Federal Ministry of Finance: If the capital gain is not taxable in Germany, the correspondent dividends are taxed.
With its circular letter dated 26 July 2013, the Federal Ministry of Finance comments on the tax consequences of a sale of dividend claims to third parties by non-resident taxpayers.
The following factual background shall be taken as the starting point for purposes of this article: Prior to the shareholders’ meeting of a German stock corporation (Aktiengesellschaft), a non-resident taxpayer who is a shareholder of such corporation sells his claim for a (future) dividend to a third party while remaining shareholder of the corporation (i.e. the shareholder does not sell his shares in the corporation). After having received the dividend, the shareholder passes on the dividend to the purchaser of the dividend claim.
The Federal Ministry of Finance points out that a (separate) sale of dividend claims is generally possible. In particular, according to the Federal Ministry of Finance, it is possible to sell the dividend claim before such claim has come into existence, i.e. before the distribution of profits has been resolved upon by the shareholders’ meeting. The Federal Ministry of Finance – in line with the German Federal Fiscal Court – qualifies the income from such sale as capital gains within the meaning of Sec. 20 para. 2 no. 2 of the German Income Tax Act (Einkommensteuergesetz). Under the aforementioned provisions, the capital gains from the sale of dividend claims are taxed instead of the dividend itself.

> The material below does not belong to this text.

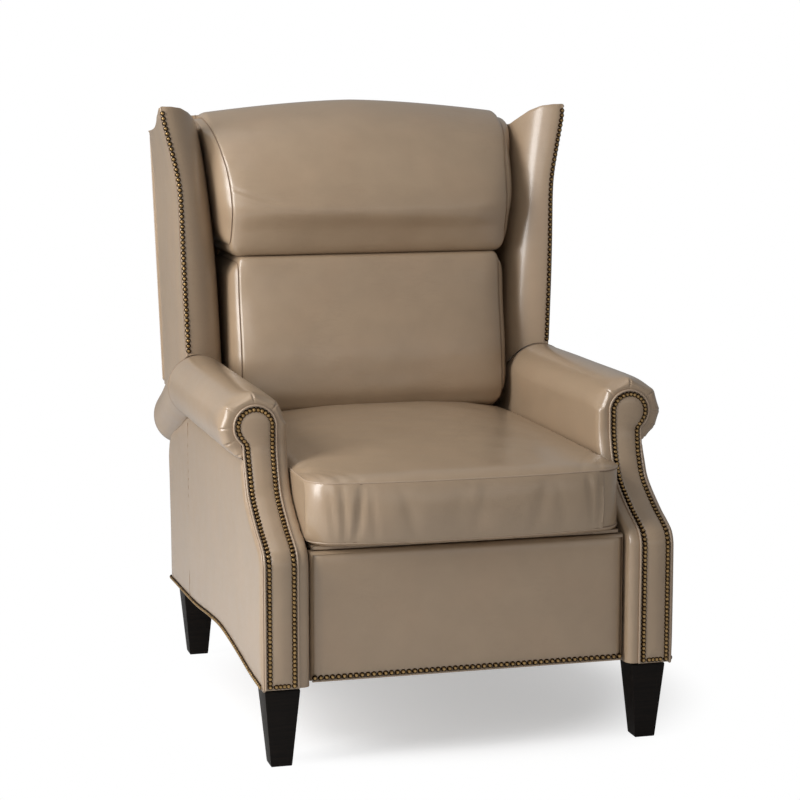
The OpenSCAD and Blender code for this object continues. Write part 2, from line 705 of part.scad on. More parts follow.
// Outline of a back cushion: share of its depth and of its height, from the front foot over the top.
// The upper cushion's leather goes on over the frame to the rear face, at wrap_share.
wrap_share = 1.23;
lower_share = [[0.13, 0], [0.05, 0.035], [0.02, 0.08], [0, 0.15], [0.015, 0.27], [0.035, 0.4], [0.07, 0.55],
               [0.11, 0.69], [0.15, 0.8], [0.2, 0.88], [0.31, 0.96], [0.48, 1], [0.94, 1], [1, 0.96],
               [1, 0.04], [0.95, 0]];
upper_share = [[0.36, 0], [0.25, 0.03], [0.14, 0.1], [0.05, 0.2], [0.01, 0.28], [0, 0.35], [0.015, 0.43],
               [0.05, 0.52], [0.13, 0.64], [0.27, 0.8], [0.4, 0.89], [0.55, 0.955], [0.72, 1], [0.9, 0.99],
               [1.05, 0.975], [1.14, 0.95], [wrap_share, 0.9],
               [wrap_share, wrap_low_share], [1, wrap_low_share], [1, 0.65], [1, 0.45], [1, 0.25], [1, 0.05],
               [0.93, 0]];
lower_front = 218;
lower_bottom = 515;
upper_front = 237;
lower_side_gap = 4;
front_bulge = 12;
end_pull = 22;

// A cushion without a half width of its own fills the space between the wings
function back_ring(s, outline, front, low, high, crown, half) =
  let (f = fullness(s, 8), b = fullness(s, 2.2), mid = (low + high) / 2)
  [for (q = reversed(outline)) let (
      z = lerp(mid, lerp(low, high, q[1]), lerp(0.955, 1, f)) + crown * b * pow(q[1], 3),
      u = (z - wing_foot) / (wing_tip_z - wing_foot),
      rear = rear_at(z) - back_front_d - fit,
      ahead = max(0, 1 - q[0]),
      y = q[0] == wrap_share ? rear_at(z) - panel_back_t - 3 * fit : lerp(front, rear, q[0]))
    [s * (half > 0 ? half : wing_inner(u) - 3 * fit),
     y + end_pull * (1 - f) * ahead - front_bulge * b * ahead * sin(180 * q[1]), z]];

module upper_cushion() at_mid() color(leather) skin([for (s = cushion_x_share)
  back_ring(s, upper_share, upper_front, cushion_joint_z + joint_gap, upper_side_top,
    back_crown, 0)]);

module lower_cushion() at_mid() color(leather) skin([for (s = cushion_x_share)
  back_ring(s, lower_share, lower_front, lower_bottom, cushion_joint_z - joint_gap, 0,
    arm_in - lower_side_gap)]);

outside_n = 12;
outside_lap = 12;
outside_notch = 2;
outside_w = wing_rear_out + outside_lap;

module outside_back() at_mid() leaning() color(leather) along(-panel_back_t, panel_back_t) polygon(concat(
  [[-back_w_low, 0], [back_w_low, 0], [back_w_low, outside_arm_h], [wing_rear_out - outside_notch, outside_arm_h]],
  [for (i = [0:outside_n]) let (s = lerp(1, -1, i / outside_n))
    [s * outside_w, outside_side_h + outside_rise * (1 - pow(abs(s), 2.5))]],
  [[-wing_rear_out + outside_notch, outside_arm_h], [-back_w_low, outside_arm_h]]));

// Footrest linkage: each link lies in its own plane, and each rivet belongs to one link

rivet_head_r = 7;
rivet_head_t = 2;

// Rivet at a point, from x0 out to x1 with a head there, and one with its head at x0
module rivet_out(p, x0, x1) {
  across(x0, x1 - x0) translate(p) circle(rivet_r);
  across(x1, rivet_head_t) translate(p) circle(rivet_head_r);
}
module rivet_in(p, x0, x1) {
  across(x0, x1 - x0) translate(p) circle(rivet_r);
  across(x0 - rivet_head_t, rivet_head_t) translate(p) circle(rivet_head_r);
}
module link_plate(x) across(x, steel_t) children();
module bore(p, gap) across(0, plate_in + pad_t) translate(p) circle(rivet_r + gap);

bar_tube_r = 8;
bar_tube_share = 0.15;

module front_links() at_mid() color(steel) {
  both() {
    link_plate(plane_1) {
      bar(front_pivot, knee, link_w);
      bar(knee, crank_end, link_w);
    }
    rivet_out(front_pivot, plane_1, plate_in + steel_t + fit);
    rivet_in(knee, plane_2 - fit, plane_1);
    rivet_in(crank_end, plane_4 - fit, plane_1);
  }
}

module link_tube() at_mid() color(steel)
  across(-plane_1 + fit, 2 * (plane_1 - fit)) translate(lerp(front_pivot, knee, bar_tube_share)) circle(bar_tube_r);

module rear_links() at_mid() color(steel) both() {
  link_plate(plane_1) bar(rear_pivot, rear_knee, link_w);
  rivet_out(rear_pivot, plane_1, plate_in + steel_t + fit);
  rivet_in(rear_knee, plane_2 - fit, plane_1);
}

module carrier_links() at_mid() color(steel) both() {
  difference() {
    link_plate(plane_2) {
      bar(knee, rear_knee, link_w);
      bar(rear_knee, bracket_low, link_w);
    }
    bore(knee, pin_fit);
    bore(rear_knee, open_fit);
  }
  rivet_in(bracket_low, plane_3 - fit, plane_2);
}

module control_links() at_mid() color(steel) both() difference() {
  link_plate(plane_4) bar(crank_end, bracket_high, link_w);
  bore(crank_end, pin_fit);
  bore(bracket_high, open_fit);
}

rest_board_rear = -rest_front + rest_pad_t + fit + rest_board_t;
flange_w = 28;

module footrest_brackets() at_mid() color(steel) both() {
  difference() {
    link_plate(plane_3) {
      bar(bracket_low, bracket_high, link_w);
      bar([rest_board_rear + fit + link_w / 2, bracket_low[1] - link_w], bracket_low, link_w);
      polygon([[rest_board_rear + fit, bracket_low[1] - link_w], [bracket_low[0], bracket_low[1] - link_w],
        bracket_low, bracket_high, [bracket_high[0], bracket_high[1] + link_w / 2],
        [rest_board_rear + fit, bracket_high[1] + link_w / 2]]);
    }
    bore(bracket_low, pin_fit);
  }
  rivet_in(bracket_high, plane_4 - fit, plane_3);
  translate([plane_3 - flange_w, rest_board_rear + fit, bracket_low[1] - link_w])
    cube([flange_w + steel_t, steel_t, crank_rise + link_w * 1.5]);
}

rest_board_inset = 20;

module footrest_board() at_mid() color(timber)
  translate([-arm_in + rest_board_inset, -rest_front + rest_pad_t + fit, rest_bottom + rest_board_inset / 2])
    cube([2 * (arm_in - rest_board_inset), rest_board_t, rest_top - rest_bottom - rest_board_inset]);

rest_edge_r = 9;

module footrest_pad() at_mid() color(leather) {
  half = arm_in - rest_gap;
  intersection() {
    along(-rest_front, rest_pad_t) translate([-half, rest_bottom]) square([2 * half, rest_top - rest_bottom]);
    across(-half, 2 * half) polygon(concat(
      arc([-rest_front + rest_edge_r, rest_bottom + rest_edge_r], rest_edge_r, 180, 270, 6),
      [[-rest_front + rest_pad_t, rest_bottom], [-rest_front + rest_pad_t, rest_top]],
      arc([-rest_front + rest_edge_r, rest_top - rest_edge_r], rest_edge_r, 90, 180, 6)));
    linear_extrude(seat_seam_z) polygon(concat(
      arc([half - rest_edge_r, -rest_front + rest_edge_r], rest_edge_r, 270, 360, 6),
      [[half, -rest_front + rest_pad_t], [-half, -rest_front + rest_pad_t]],
      arc([-half + rest_edge_r, -rest_front + rest_edge_r], rest_edge_r, 180, 270, 6)));
  }
}

leg_front_left();
leg_front_right();
leg_rear_left();
leg_rear_right();
leg_plates();
leg_bolts();
corner_blocks();
side_rail_left();
side_rail_right();
front_post_left();
front_post_right();
rear_post_left();
rear_post_right();
arm_rail_left();
arm_rail_right();
cross_rail();
rear_rail();
outer_side_left();
outer_side_right();
inner_arm_left();
inner_arm_right();
facing_left();
facing_right();
arm_roll_left();
arm_roll_right();
rear_arm_panels();
lower_back_panel();
glide_track_left();
glide_track_right();
side_plate_left();
side_plate_right();
cross_tube();
glide_shoes();
shoe_bolts();
seat_front_rail();
seat_rear_rail();
seat_side_rails();
seat_springs();
seat_deck();
seat_cushion();
hinge_pins();
back_brackets();
back_posts();
back_rails();
back_springs();
wing_left();
wing_right();
upper_cushion();
lower_cushion();
outside_back();
front_links();
link_tube();
rear_links();
carrier_links();
control_links();
footrest_brackets();
footrest_board();
footrest_pad();
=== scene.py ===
import bpy
import bmesh
import json
import math
from collections import namedtuple
import numpy as np
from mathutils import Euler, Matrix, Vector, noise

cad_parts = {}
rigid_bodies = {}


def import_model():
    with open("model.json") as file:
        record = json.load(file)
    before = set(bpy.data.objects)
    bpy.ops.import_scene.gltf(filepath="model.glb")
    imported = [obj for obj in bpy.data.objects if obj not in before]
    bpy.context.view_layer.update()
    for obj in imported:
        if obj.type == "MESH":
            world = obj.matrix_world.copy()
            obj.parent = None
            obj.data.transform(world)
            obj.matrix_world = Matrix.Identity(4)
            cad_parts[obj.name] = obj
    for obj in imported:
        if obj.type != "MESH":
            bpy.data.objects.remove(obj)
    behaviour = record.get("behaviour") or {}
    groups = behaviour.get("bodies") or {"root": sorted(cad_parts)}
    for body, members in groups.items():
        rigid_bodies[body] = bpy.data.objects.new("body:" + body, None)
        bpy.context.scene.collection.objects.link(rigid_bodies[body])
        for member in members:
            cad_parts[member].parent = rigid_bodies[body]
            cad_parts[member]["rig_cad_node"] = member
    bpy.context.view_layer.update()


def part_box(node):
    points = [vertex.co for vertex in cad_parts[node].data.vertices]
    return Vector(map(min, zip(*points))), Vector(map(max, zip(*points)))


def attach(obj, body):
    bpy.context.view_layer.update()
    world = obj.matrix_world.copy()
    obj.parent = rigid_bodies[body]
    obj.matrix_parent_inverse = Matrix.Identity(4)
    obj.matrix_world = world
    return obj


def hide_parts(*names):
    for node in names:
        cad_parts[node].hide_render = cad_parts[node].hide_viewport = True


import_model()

# The chair's own sizes below are in millimetres. Y starts midway between the front and rear legs.
legs_middle = (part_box("leg_front_left")[0].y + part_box("leg_rear_left")[1].y) / 2
SIDES = ((1, "right"), (-1, "left"))


def metres(points):
    """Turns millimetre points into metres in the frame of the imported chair."""
    points = np.asarray(points, float) / 1000
    points[..., 1] += legs_middle
    return points


# Shapes of lines and tables

def smooth_table(rows):
    """A smooth curve through rows of (place, value, ...), as a function of the place."""
    rows = np.asarray(rows, float)
    x, v = rows[:, 0], rows[:, 1:]
    step = np.diff(x)[:, None]
    slope = np.diff(v, axis=0) / step
    tangent = np.zeros_like(v)
    tangent[0], tangent[-1] = slope[0], slope[-1]
    left, right = slope[:-1], slope[1:]
    same = left * right > 0
    tangent[1:-1] = np.where(same, 2 * left * right / np.where(same, left + right, 1), 0)

    def at(place):
        place = np.clip(np.asarray(place, float), x[0], x[-1])
        i = np.clip(np.searchsorted(x, place, side="right") - 1, 0, len(x) - 2)
        h = step[i, 0]
        t = ((place - x[i]) / h)[..., None]
        h = h[..., None]
        value = ((1 + 2 * t) * (1 - t) ** 2 * v[i] + t * (1 - t) ** 2 * h * tangent[i]
                 + t * t * (3 - 2 * t) * v[i + 1] + t * t * (t - 1) * h * tangent[i + 1])
        return value[..., 0] if v.shape[1] == 1 else value
    return at


def flowing_line(points, count=400):
    """A line that flows through the points, resampled at even steps."""
    p = np.asarray(points, float)
    p = np.vstack([2 * p[0] - p[1], p, 2 * p[-1] - p[-2]])
    t = np.linspace(0, 1, 24, endpoint=False)[:, None]
    out = [0.5 * (2 * b + (c - a) * t + (2 * a - 5 * b + 4 * c - d) * t ** 2 + (3 * b - a - 3 * c + d) * t ** 3)
           for a, b, c, d in zip(p, p[1:], p[2:], p[3:])]
    return even_line(np.vstack(out + [p[-2:-1]]), count)


def reach_along(line):
    """Distance from the start of a line to each of its points."""
    return np.concatenate([[0], np.cumsum(np.linalg.norm(np.diff(line, axis=0), axis=1))])


def read_off(table, places, at):
    """Rows of a table at places between its own."""
    return np.stack([np.interp(at, places, column) for column in np.transpose(table)], axis=-1)


def even_line(line, count):
    reach = reach_along(line)
    return read_off(line, reach, np.linspace(0, reach[-1], count))


def spaced(line, pitch):
    """Points along a line at nearly the pitch."""
    return even_line(line, max(2, round(reach_along(line)[-1] / pitch) + 1))


def coords(*values):
    """Points from their coordinates, where one number stands for a whole column."""
    return np.stack(np.broadcast_arrays(*values), axis=-1)


def unit(x):
    return np.clip(x, 0, 1)


def ramp(x, low, high):
    t = unit((x - low) / (high - low))
    return t * t * (3 - 2 * t)


def bell(x, middle, width):
    return np.exp(-((x - middle) / width) ** 2)


def soft_max(a, b, k):
    return k * np.logaddexp(a / k, b / k)


def puffed(edge, full, soft, dip, sharp):
    """Height of padding at a distance from its edge, with a dip along the edge itself."""
    return full * (1 - np.exp(-edge / soft)) - dip * np.exp(-edge / sharp)


def unevenness(points, size, seed):
    """Slow random waves over the points, between -1 and 1."""
    shift = Vector((seed * 7.3, seed * 3.1, seed * 5.7))
    return np.array([noise.noise(Vector(p) / size + shift) for p in points])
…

Hence, the dividend as such is not taxed (so-called “barrier effect”).
This is where, according to the Federal Ministry of Finance, the problem starts: As Sec. 49 of the German Income Tax Act does not provide for a limited tax liability in Germany for capital gains from the sale of dividend claims, the gains from a sale of dividend claims by a non-resident taxpayer are not taxable in Germany. In addition, the dividend itself cannot be taxed due to the above mentioned barrier effect.
With the circular letter dated 26 July 2013 the Federal Ministry of Finance now tries to avoid the aforementioned consequence. According to the circular letter, the taxation of the dividend itself, including withholding tax (Kapitalertragsteuer), shall not be barred if the capital gain from the sale of the dividend claim is not taxed in Germany.
The reasoning behind this interpretation is, however, highly controversial: In particular, there is no applicable subject-to-tax-clause which sets aside the barrier effect mentioned above. In fact, there is a gap in the law and it is questionable if it can be filled by way of an administrative directive. Hence, it remains to be seen whether the Ministry’s opinion will be held up by the Federal Fiscal Court.